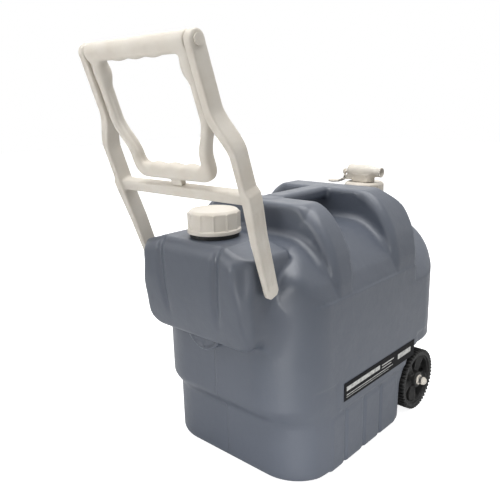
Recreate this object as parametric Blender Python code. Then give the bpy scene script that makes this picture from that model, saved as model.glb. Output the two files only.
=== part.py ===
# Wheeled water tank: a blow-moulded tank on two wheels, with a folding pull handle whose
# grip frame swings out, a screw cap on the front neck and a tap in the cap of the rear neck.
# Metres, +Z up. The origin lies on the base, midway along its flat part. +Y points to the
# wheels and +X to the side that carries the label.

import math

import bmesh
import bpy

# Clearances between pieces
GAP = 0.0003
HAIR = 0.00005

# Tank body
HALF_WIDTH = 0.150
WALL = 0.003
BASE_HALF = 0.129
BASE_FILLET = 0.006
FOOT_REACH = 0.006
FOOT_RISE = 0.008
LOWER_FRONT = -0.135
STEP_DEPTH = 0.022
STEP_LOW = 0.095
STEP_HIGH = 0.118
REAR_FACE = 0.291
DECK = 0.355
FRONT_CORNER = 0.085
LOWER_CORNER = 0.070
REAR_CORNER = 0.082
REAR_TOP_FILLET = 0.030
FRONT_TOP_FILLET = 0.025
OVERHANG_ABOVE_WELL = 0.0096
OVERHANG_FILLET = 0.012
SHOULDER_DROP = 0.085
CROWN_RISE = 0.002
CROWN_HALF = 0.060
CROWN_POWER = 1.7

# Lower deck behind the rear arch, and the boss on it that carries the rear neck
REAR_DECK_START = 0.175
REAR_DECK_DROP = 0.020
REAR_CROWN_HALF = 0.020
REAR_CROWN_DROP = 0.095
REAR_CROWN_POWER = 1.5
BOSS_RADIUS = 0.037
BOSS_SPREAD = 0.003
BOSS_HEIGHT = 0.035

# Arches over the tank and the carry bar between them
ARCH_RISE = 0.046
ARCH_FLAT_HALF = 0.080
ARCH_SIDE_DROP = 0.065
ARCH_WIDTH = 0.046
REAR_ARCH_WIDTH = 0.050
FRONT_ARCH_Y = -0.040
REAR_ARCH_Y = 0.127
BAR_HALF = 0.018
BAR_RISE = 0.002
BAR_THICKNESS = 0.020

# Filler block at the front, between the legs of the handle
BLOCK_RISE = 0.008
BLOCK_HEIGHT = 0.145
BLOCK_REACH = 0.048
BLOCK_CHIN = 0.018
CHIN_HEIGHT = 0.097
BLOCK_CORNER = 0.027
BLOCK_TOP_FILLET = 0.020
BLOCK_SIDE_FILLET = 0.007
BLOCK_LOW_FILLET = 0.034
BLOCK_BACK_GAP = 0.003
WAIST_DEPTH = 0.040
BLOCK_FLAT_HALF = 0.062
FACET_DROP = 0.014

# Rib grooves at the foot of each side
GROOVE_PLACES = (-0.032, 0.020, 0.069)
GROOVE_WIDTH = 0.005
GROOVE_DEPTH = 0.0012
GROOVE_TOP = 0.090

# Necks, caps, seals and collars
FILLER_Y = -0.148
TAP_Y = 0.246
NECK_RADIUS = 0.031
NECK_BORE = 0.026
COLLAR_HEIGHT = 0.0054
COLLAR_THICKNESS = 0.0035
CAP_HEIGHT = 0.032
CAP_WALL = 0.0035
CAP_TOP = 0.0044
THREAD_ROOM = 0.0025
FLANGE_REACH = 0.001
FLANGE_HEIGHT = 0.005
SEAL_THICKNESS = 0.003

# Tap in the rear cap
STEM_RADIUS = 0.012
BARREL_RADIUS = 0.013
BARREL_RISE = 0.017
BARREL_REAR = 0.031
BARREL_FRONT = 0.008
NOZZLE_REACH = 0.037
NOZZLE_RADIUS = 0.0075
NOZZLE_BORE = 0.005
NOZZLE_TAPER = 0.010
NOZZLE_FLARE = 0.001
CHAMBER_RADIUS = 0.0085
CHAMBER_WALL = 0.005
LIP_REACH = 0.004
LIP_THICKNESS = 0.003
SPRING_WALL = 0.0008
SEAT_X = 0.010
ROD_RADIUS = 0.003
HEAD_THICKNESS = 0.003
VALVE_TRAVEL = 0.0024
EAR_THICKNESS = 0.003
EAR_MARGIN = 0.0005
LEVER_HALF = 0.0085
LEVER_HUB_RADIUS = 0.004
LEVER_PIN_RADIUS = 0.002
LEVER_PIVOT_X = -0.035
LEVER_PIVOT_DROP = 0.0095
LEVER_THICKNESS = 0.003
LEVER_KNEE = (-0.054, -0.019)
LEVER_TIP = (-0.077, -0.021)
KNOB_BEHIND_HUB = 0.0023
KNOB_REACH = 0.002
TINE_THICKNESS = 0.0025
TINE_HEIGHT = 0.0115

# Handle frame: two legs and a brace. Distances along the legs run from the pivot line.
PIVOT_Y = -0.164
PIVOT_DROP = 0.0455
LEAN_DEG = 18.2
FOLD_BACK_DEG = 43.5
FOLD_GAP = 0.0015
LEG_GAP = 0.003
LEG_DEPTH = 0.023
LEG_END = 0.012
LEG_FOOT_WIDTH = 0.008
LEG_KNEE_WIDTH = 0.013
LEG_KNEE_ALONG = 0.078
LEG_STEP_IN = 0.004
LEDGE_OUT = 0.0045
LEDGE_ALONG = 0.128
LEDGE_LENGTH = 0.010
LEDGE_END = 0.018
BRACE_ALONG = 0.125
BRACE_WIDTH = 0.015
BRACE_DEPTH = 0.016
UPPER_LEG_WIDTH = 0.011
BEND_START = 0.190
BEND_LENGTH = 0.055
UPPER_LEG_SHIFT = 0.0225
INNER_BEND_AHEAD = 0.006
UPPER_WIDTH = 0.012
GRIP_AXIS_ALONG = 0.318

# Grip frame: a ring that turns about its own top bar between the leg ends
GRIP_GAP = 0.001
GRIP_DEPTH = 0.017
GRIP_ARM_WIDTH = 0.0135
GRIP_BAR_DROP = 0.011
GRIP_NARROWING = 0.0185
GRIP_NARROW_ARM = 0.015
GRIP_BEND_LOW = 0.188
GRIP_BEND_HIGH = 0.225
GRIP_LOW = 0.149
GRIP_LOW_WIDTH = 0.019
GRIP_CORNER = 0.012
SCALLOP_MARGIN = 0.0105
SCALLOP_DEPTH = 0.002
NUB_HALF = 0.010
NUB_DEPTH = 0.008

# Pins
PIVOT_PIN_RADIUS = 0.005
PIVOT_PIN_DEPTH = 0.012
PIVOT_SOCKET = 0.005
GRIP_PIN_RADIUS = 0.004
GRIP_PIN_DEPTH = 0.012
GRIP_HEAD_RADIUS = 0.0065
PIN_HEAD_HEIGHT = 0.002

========

* GIVEN EXERCISE: Copy every line exactly. Leave nothing out.

* REPLY TO THE TASK:
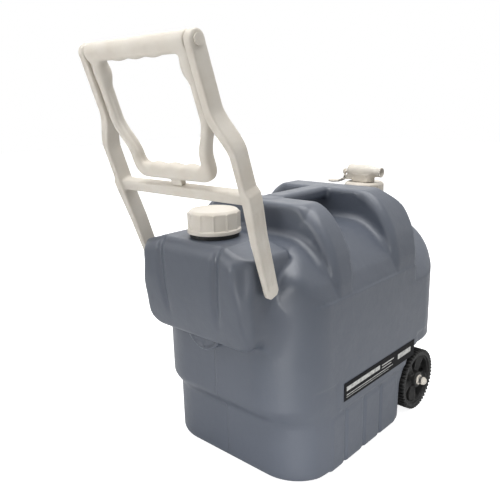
Recreate this object as parametric Blender Python code. Then give the bpy scene script that makes this picture from that model, saved as model.glb. Output the two files only.
=== part.py ===
# Wheeled water tank: a blow-moulded tank on two wheels, with a folding pull handle whose
# grip frame swings out, a screw cap on the front neck and a tap in the cap of the rear neck.
# Metres, +Z up. The origin lies on the base, midway along its flat part. +Y points to the
# wheels and +X to the side that carries the label.

import math

import bmesh
import bpy

# Clearances between pieces
GAP = 0.0003
HAIR = 0.00005

# Tank body
HALF_WIDTH = 0.150
WALL = 0.003
BASE_HALF = 0.129
BASE_FILLET = 0.006
FOOT_REACH = 0.006
FOOT_RISE = 0.008
LOWER_FRONT = -0.135
STEP_DEPTH = 0.022
STEP_LOW = 0.095
STEP_HIGH = 0.118
REAR_FACE = 0.291
DECK = 0.355
FRONT_CORNER = 0.085
LOWER_CORNER = 0.070
REAR_CORNER = 0.082
REAR_TOP_FILLET = 0.030
FRONT_TOP_FILLET = 0.025
OVERHANG_ABOVE_WELL = 0.0096
OVERHANG_FILLET = 0.012
SHOULDER_DROP = 0.085
CROWN_RISE = 0.002
CROWN_HALF = 0.060
CROWN_POWER = 1.7

# Lower deck behind the rear arch, and the boss on it that carries the rear neck
REAR_DECK_START = 0.175
REAR_DECK_DROP = 0.020
REAR_CROWN_HALF = 0.020
REAR_CROWN_DROP = 0.095
REAR_CROWN_POWER = 1.5
BOSS_RADIUS = 0.037
BOSS_SPREAD = 0.003
BOSS_HEIGHT = 0.035

# Arches over the tank and the carry bar between them
ARCH_RISE = 0.046
ARCH_FLAT_HALF = 0.080
ARCH_SIDE_DROP = 0.065
ARCH_WIDTH = 0.046
REAR_ARCH_WIDTH = 0.050
FRONT_ARCH_Y = -0.040
REAR_ARCH_Y = 0.127
BAR_HALF = 0.018
BAR_RISE = 0.002
BAR_THICKNESS = 0.020

# Filler block at the front, between the legs of the handle
BLOCK_RISE = 0.008
BLOCK_HEIGHT = 0.145
BLOCK_REACH = 0.048
BLOCK_CHIN = 0.018
CHIN_HEIGHT = 0.097
BLOCK_CORNER = 0.027
BLOCK_TOP_FILLET = 0.020
BLOCK_SIDE_FILLET = 0.007
BLOCK_LOW_FILLET = 0.034
BLOCK_BACK_GAP = 0.003
WAIST_DEPTH = 0.040
BLOCK_FLAT_HALF = 0.062
FACET_DROP = 0.014

# Rib grooves at the foot of each side
GROOVE_PLACES = (-0.032, 0.020, 0.069)
GROOVE_WIDTH = 0.005
GROOVE_DEPTH = 0.0012
GROOVE_TOP = 0.090

# Necks, caps, seals and collars
FILLER_Y = -0.148
TAP_Y = 0.246
NECK_RADIUS = 0.031
NECK_BORE = 0.026
COLLAR_HEIGHT = 0.0054
COLLAR_THICKNESS = 0.0035
CAP_HEIGHT = 0.032
CAP_WALL = 0.0035
CAP_TOP = 0.0044
THREAD_ROOM = 0.0025
FLANGE_REACH = 0.001
FLANGE_HEIGHT = 0.005
SEAL_THICKNESS = 0.003

# Tap in the rear cap
STEM_RADIUS = 0.012
BARREL_RADIUS = 0.013
BARREL_RISE = 0.017
BARREL_REAR = 0.031
BARREL_FRONT = 0.008
NOZZLE_REACH = 0.037
NOZZLE_RADIUS = 0.0075
NOZZLE_BORE = 0.005
NOZZLE_TAPER = 0.010
NOZZLE_FLARE = 0.001
CHAMBER_RADIUS = 0.0085
CHAMBER_WALL = 0.005
LIP_REACH = 0.004
LIP_THICKNESS = 0.003
SPRING_WALL = 0.0008
SEAT_X = 0.010
ROD_RADIUS = 0.003
HEAD_THICKNESS = 0.003
VALVE_TRAVEL = 0.0024
EAR_THICKNESS = 0.003
EAR_MARGIN = 0.0005
LEVER_HALF = 0.0085
LEVER_HUB_RADIUS = 0.004
LEVER_PIN_RADIUS = 0.002
LEVER_PIVOT_X = -0.035
LEVER_PIVOT_DROP = 0.0095
LEVER_THICKNESS = 0.003
LEVER_KNEE = (-0.054, -0.019)
LEVER_TIP = (-0.077, -0.021)
KNOB_BEHIND_HUB = 0.0023
KNOB_REACH = 0.002
TINE_THICKNESS = 0.0025
TINE_HEIGHT = 0.0115

# Handle frame: two legs and a brace. Distances along the legs run from the pivot line.
PIVOT_Y = -0.164
PIVOT_DROP = 0.0455
LEAN_DEG = 18.2
FOLD_BACK_DEG = 43.5
FOLD_GAP = 0.0015
LEG_GAP = 0.003
LEG_DEPTH = 0.023
LEG_END = 0.012
LEG_FOOT_WIDTH = 0.008
LEG_KNEE_WIDTH = 0.013
LEG_KNEE_ALONG = 0.078
LEG_STEP_IN = 0.004
LEDGE_OUT = 0.0045
LEDGE_ALONG = 0.128
LEDGE_LENGTH = 0.010
LEDGE_END = 0.018
BRACE_ALONG = 0.125
BRACE_WIDTH = 0.015
BRACE_DEPTH = 0.016
UPPER_LEG_WIDTH = 0.011
BEND_START = 0.190
BEND_LENGTH = 0.055
UPPER_LEG_SHIFT = 0.0225
INNER_BEND_AHEAD = 0.006
UPPER_WIDTH = 0.012
GRIP_AXIS_ALONG = 0.318

# Grip frame: a ring that turns about its own top bar between the leg ends
GRIP_GAP = 0.001
GRIP_DEPTH = 0.017
GRIP_ARM_WIDTH = 0.0135
GRIP_BAR_DROP = 0.011
GRIP_NARROWING = 0.0185
GRIP_NARROW_ARM = 0.015
GRIP_BEND_LOW = 0.188
GRIP_BEND_HIGH = 0.225
GRIP_LOW = 0.149
GRIP_LOW_WIDTH = 0.019
GRIP_CORNER = 0.012
SCALLOP_MARGIN = 0.0105
SCALLOP_DEPTH = 0.002
NUB_HALF = 0.010
NUB_DEPTH = 0.008

# Pins
PIVOT_PIN_RADIUS = 0.005
PIVOT_PIN_DEPTH = 0.012
PIVOT_SOCKET = 0.005
GRIP_PIN_RADIUS = 0.004
GRIP_PIN_DEPTH = 0.012
GRIP_HEAD_RADIUS = 0.0065
PIN_HEAD_HEIGHT = 0.002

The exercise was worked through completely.